- [Exercise aim]
Give again only those lines from the start of the entries through the line holding "self.tree.nodes.clear()", leaving them as they are.

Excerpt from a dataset

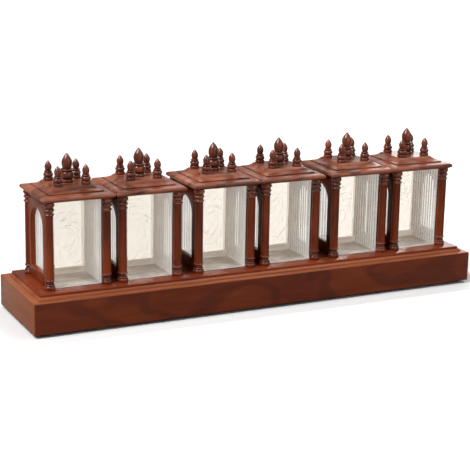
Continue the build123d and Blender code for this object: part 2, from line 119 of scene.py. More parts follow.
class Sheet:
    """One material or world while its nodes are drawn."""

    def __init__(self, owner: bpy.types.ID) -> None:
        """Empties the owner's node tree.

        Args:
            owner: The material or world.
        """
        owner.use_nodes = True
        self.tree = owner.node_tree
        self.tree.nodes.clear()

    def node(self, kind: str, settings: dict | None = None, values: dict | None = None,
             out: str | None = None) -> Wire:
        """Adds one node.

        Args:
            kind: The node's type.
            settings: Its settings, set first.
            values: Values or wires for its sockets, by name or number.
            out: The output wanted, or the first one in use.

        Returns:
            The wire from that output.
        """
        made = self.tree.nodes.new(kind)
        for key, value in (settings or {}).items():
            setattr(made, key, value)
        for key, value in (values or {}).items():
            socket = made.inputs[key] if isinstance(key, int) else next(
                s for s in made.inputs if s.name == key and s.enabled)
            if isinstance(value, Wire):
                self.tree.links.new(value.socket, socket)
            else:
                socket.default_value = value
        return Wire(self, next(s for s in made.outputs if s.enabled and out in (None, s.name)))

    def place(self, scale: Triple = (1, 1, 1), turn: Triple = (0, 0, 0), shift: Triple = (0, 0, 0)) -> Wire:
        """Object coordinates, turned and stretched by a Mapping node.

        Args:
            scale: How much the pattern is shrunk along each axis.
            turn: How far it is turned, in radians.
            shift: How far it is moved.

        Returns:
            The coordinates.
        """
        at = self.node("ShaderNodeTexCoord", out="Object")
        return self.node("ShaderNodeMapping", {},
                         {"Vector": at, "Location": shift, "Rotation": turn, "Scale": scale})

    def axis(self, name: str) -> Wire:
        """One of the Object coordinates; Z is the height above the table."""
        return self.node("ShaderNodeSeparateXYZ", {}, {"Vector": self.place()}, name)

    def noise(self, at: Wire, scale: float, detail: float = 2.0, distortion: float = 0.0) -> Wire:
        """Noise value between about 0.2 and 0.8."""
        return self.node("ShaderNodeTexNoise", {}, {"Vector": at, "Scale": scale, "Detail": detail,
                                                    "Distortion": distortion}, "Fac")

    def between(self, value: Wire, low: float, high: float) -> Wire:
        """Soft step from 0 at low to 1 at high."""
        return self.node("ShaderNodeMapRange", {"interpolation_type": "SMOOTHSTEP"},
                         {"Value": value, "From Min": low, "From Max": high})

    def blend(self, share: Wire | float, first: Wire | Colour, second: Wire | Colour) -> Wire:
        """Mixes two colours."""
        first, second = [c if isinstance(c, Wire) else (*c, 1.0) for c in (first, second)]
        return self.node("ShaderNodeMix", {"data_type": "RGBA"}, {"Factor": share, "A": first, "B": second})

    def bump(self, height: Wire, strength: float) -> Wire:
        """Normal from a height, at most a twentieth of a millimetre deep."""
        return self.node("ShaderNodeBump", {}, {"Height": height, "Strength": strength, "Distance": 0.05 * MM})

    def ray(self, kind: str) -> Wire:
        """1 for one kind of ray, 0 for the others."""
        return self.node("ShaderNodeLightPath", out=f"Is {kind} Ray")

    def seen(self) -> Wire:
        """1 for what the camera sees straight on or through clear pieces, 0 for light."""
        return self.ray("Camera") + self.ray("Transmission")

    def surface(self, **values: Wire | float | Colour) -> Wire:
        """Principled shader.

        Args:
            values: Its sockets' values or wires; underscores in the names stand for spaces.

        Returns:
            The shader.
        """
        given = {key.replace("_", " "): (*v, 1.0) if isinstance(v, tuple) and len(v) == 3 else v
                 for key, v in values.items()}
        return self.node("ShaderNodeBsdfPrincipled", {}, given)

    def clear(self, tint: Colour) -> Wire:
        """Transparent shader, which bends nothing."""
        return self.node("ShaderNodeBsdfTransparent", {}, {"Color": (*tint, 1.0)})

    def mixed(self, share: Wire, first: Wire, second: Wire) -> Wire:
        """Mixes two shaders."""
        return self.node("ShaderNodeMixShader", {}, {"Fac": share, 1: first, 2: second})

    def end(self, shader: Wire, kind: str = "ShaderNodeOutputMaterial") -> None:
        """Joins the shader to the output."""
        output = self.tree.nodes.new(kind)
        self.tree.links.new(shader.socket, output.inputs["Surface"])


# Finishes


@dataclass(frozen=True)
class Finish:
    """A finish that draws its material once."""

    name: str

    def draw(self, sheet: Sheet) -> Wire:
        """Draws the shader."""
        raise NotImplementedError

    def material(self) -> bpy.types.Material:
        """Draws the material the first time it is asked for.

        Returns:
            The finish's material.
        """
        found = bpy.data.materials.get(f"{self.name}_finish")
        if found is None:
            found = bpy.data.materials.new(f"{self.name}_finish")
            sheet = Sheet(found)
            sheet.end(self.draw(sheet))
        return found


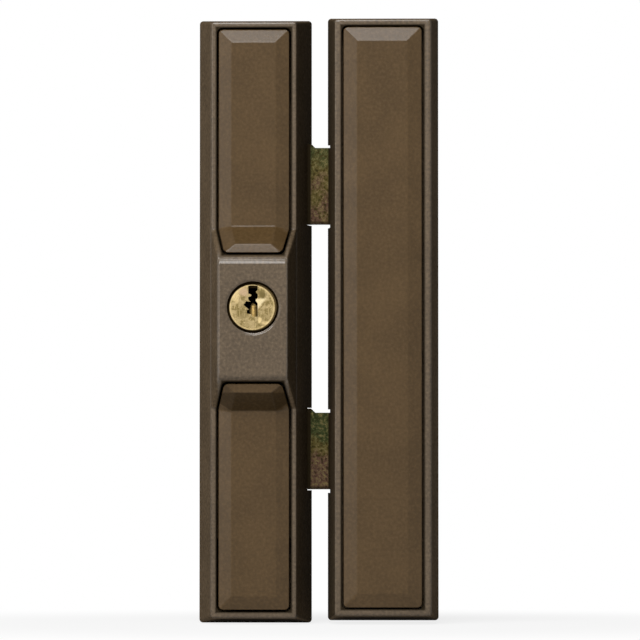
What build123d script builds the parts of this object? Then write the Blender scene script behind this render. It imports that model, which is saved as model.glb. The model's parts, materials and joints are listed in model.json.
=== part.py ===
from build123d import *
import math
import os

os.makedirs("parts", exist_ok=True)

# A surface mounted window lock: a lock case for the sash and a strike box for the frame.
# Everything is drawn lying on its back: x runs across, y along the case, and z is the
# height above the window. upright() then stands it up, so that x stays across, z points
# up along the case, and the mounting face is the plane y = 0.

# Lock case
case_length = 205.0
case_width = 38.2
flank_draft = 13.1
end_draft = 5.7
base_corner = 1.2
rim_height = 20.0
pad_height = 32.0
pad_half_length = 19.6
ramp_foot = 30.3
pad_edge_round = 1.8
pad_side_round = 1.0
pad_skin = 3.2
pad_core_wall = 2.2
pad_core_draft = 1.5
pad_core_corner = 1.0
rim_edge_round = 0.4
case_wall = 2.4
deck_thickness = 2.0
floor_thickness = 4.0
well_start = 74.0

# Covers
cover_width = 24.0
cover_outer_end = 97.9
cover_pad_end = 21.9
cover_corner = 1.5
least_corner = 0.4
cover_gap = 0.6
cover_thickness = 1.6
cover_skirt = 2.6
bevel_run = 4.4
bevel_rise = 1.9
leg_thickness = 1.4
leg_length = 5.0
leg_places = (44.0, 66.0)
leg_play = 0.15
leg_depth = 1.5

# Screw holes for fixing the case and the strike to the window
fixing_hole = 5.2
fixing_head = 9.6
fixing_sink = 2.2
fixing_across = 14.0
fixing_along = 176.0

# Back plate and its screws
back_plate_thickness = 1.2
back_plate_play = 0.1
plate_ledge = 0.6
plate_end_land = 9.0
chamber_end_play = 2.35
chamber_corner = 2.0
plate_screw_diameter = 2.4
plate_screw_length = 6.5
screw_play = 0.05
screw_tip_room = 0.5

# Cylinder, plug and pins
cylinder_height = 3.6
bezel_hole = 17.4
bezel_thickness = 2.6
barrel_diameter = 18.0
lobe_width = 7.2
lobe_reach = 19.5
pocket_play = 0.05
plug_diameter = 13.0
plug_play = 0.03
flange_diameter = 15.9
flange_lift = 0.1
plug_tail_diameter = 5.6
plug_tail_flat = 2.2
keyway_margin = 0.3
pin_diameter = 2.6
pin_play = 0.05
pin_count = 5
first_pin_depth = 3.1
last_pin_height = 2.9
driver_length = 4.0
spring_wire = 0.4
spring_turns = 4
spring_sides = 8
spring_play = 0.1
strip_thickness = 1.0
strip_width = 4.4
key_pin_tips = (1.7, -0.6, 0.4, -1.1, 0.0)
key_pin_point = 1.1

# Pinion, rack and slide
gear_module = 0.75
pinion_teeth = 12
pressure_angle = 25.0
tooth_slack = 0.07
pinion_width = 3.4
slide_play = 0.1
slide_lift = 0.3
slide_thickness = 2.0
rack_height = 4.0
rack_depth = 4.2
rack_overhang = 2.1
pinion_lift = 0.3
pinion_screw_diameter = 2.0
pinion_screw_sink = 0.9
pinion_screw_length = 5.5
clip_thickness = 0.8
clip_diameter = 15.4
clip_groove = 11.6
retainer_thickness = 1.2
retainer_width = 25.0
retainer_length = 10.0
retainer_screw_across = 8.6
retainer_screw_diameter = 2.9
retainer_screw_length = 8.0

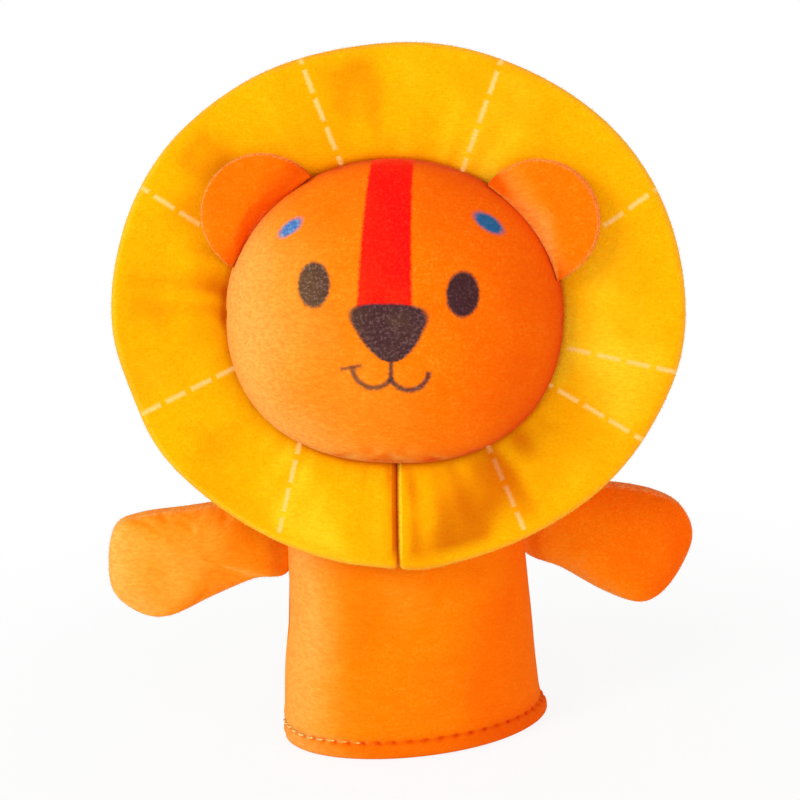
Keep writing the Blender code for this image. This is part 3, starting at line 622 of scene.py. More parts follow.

- [Task result]
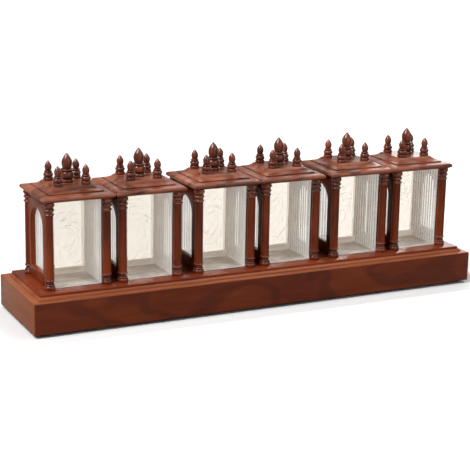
Continue the build123d and Blender code for this object: part 2, from line 119 of scene.py. More parts follow.
class Sheet:
    """One material or world while its nodes are drawn."""

    def __init__(self, owner: bpy.types.ID) -> None:
        """Empties the owner's node tree.

        Args:
            owner: The material or world.
        """
        owner.use_nodes = True
        self.tree = owner.node_tree
        self.tree.nodes.clear()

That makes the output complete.